As described above, in various embodiments the dividers 136 extend
between the slots 126 and the channels 134 to separate the arms 60
from the sensor tubes 138. Furthermore, the relative radial
positions of the arms 60 and the sensor tubes 138 also provide
separation to reduce the likelihood of interaction between the arms
60 and sensor tubes 138. For example, in the illustrated embodiment
the platform 164 is farther radially outward from the tool string
axis 62 than the curved bottom 144 of the channel 134. As a result,
the sensor tubes 138 may also be closer to the tool string axis 62
and radially inward from the platform 164. It should be appreciated
that in certain embodiments, the channels 134 may include one or
more fasteners to hold or secure the sensor tubes 138 within the
channels 134, which may also reduce the likelihood of interaction
between the sensor tubes 138 and the arms 60.
Embodiments of the present disclosure include a downhole tool 28
with an array of deployment arms 60 which may be deployed radially
outward from the tool body into a surrounding wellbore annulus.
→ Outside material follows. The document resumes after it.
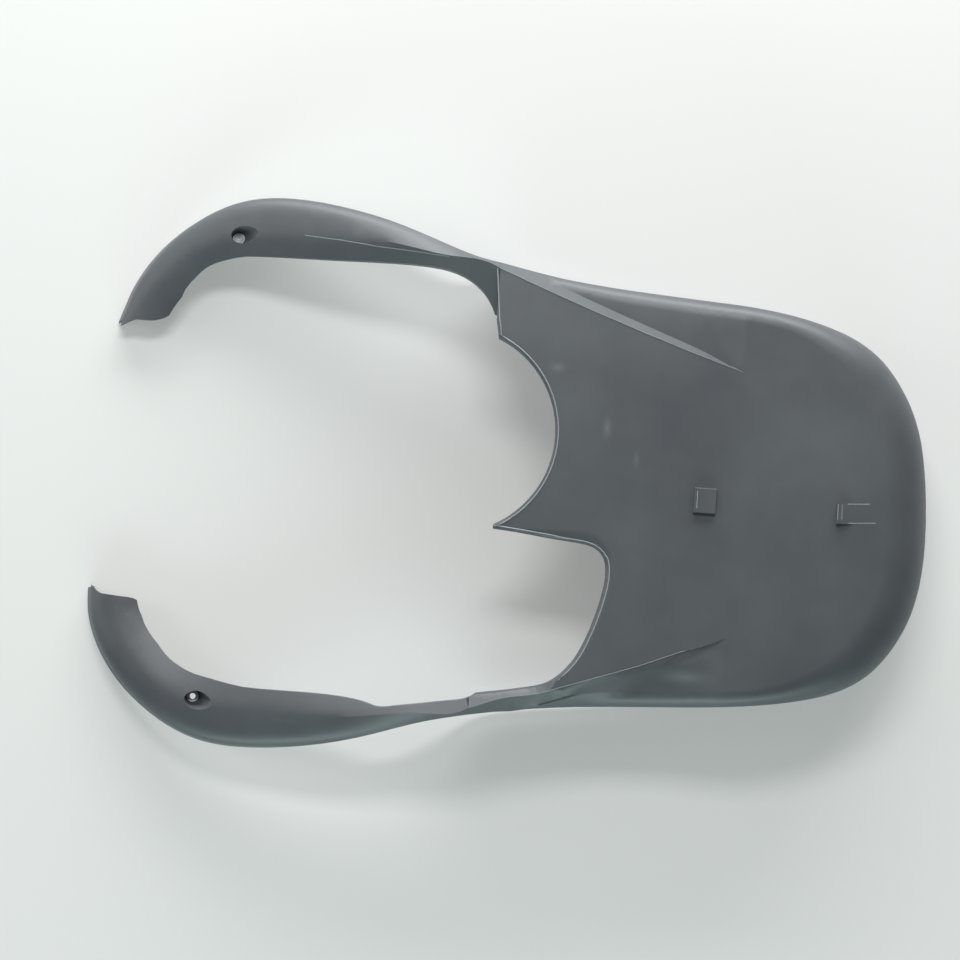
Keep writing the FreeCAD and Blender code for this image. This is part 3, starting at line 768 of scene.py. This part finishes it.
class PANEL_OT_stage(bpy.types.Operator):
    """Lay a pale floor under the panel and set the lamps and the camera"""
    bl_idname = "body_panel.stage"
    bl_label = "Stage"

    def floor(self, context, stage):
        bm = bmesh.new()
        bmesh.ops.create_grid(bm, x_segments=1, y_segments=1, size=stage.floor_size / 2)
        mesh = bpy.data.meshes.new("floor")
        bm.to_mesh(mesh)
        bm.free()
        floor = bpy.data.objects.new("floor", mesh)
        context.scene.collection.objects.link(floor)
        mesh.materials.append(pale_floor(stage))

    def lamps(self, context, stage):
        area_lamp(context, "key", stage.key_power)
        area_lamp(context, "high", stage.high_power)
        area_lamp(context, "fill", stage.fill_power).color = stage.fill_color
        area_lamp(context, "rear", stage.rear_power)
        world = bpy.data.worlds.new("sky")
        world.use_nodes = True
        light = world.node_tree.nodes["Background"]
        light.inputs["Color"].default_value = (1, 1, 1, 1)
        light.inputs["Strength"].default_value = stage.sky
        context.scene.world = world

    def camera(self, context, stage):
        data = bpy.data.cameras.new("camera")
        data.lens = stage.lens
        camera = bpy.data.objects.new("camera", data)
        back = Vector((0, -math.sin(stage.tilt), math.cos(stage.tilt)))
        ahead = Vector((0, math.cos(stage.tilt), math.sin(stage.tilt)))
        across = Vector((1, 0, 0))
        right = across * math.cos(stage.roll) + ahead * math.sin(stage.roll)
        up = ahead * math.cos(stage.roll) - across * math.sin(stage.roll)
        turn = Matrix((right, up, back)).transposed().to_4x4()
        camera.matrix_world = Matrix.Translation(Vector(stage.aim) + back * stage.distance) @ turn
        context.scene.collection.objects.link(camera)
        context.scene.camera = camera

    def execute(self, context):
        stage = context.scene.panel_stage
        self.floor(context, stage)
        self.lamps(context, stage)
        self.camera(context, stage)
        context.scene.view_settings.view_transform = "Standard"
        return {"FINISHED"}


class PANEL_PT_sidebar(bpy.types.Panel):
    """Lists the sizes and colours, and the steps that build the panel"""
    bl_label = "Body panel"
    bl_idname = "PANEL_PT_sidebar"
    bl_space_type = "VIEW_3D"
    bl_region_type = "UI"
    bl_category = "Body panel"

    def draw(self, context):
        layout = self.layout
        for settings in (context.scene.panel_finish, context.scene.panel_stage):
            for name in settings.__annotations__:
                layout.prop(settings, name)
        for operator in (PANEL_OT_moulding, PANEL_OT_rims, PANEL_OT_stage):
            layout.operator(operator.bl_idname)


CLASSES = (PANEL_PG_finish, PANEL_PG_stage, PANEL_OT_moulding, PANEL_OT_rims, PANEL_OT_stage,
           PANEL_PT_sidebar)


def register():
    for cls in CLASSES:
        bpy.utils.register_class(cls)
    bpy.types.Scene.panel_finish = PointerProperty(type=PANEL_PG_finish)
    bpy.types.Scene.panel_stage = PointerProperty(type=PANEL_PG_stage)


def unregister():
    del bpy.types.Scene.panel_finish
    del bpy.types.Scene.panel_stage
    for cls in reversed(CLASSES):
        bpy.utils.unregister_class(cls)


def main():
    register()
    bpy.ops.body_panel.moulding()
    bpy.ops.body_panel.rims()
    bpy.ops.body_panel.stage()


if __name__ == "__main__":
    main()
Each deployment arm 60 may be independently pivotable due to
individual biasing members 124, such as leaf springs, applying
forces to the arms 60. Accordingly, each arm 60 may individually
follow a profile of the wellbore 14. Additionally, utilizing the
smaller individual biasing members 124 produces a compact design
that efficiently utilizes spaces within the pivot block 76. In
various embodiments, one or more sensors may be coupled to the arms
60 to obtain wellbore measurements. These sensors may include one
or more sensor tubes 138 that are directed back toward the bulkhead
66 for data processing. In embodiments, one or more channels 134
are arranged within the pivot block 76 to receive the cables,
thereby reducing the likelihood of inadvertent damage as well as
providing an indication on how to route the sensor tubes 138.
Although the technology herein has been described with reference to
particular embodiments, it is to be understood that these
embodiments are merely illustrative of the principles and
applications of the present technology. It is therefore to be
understood that numerous modifications may be made to the
illustrative embodiments and that other arrangements may be devised
without departing from the spirit and scope of the present
technology as defined by the appended claims.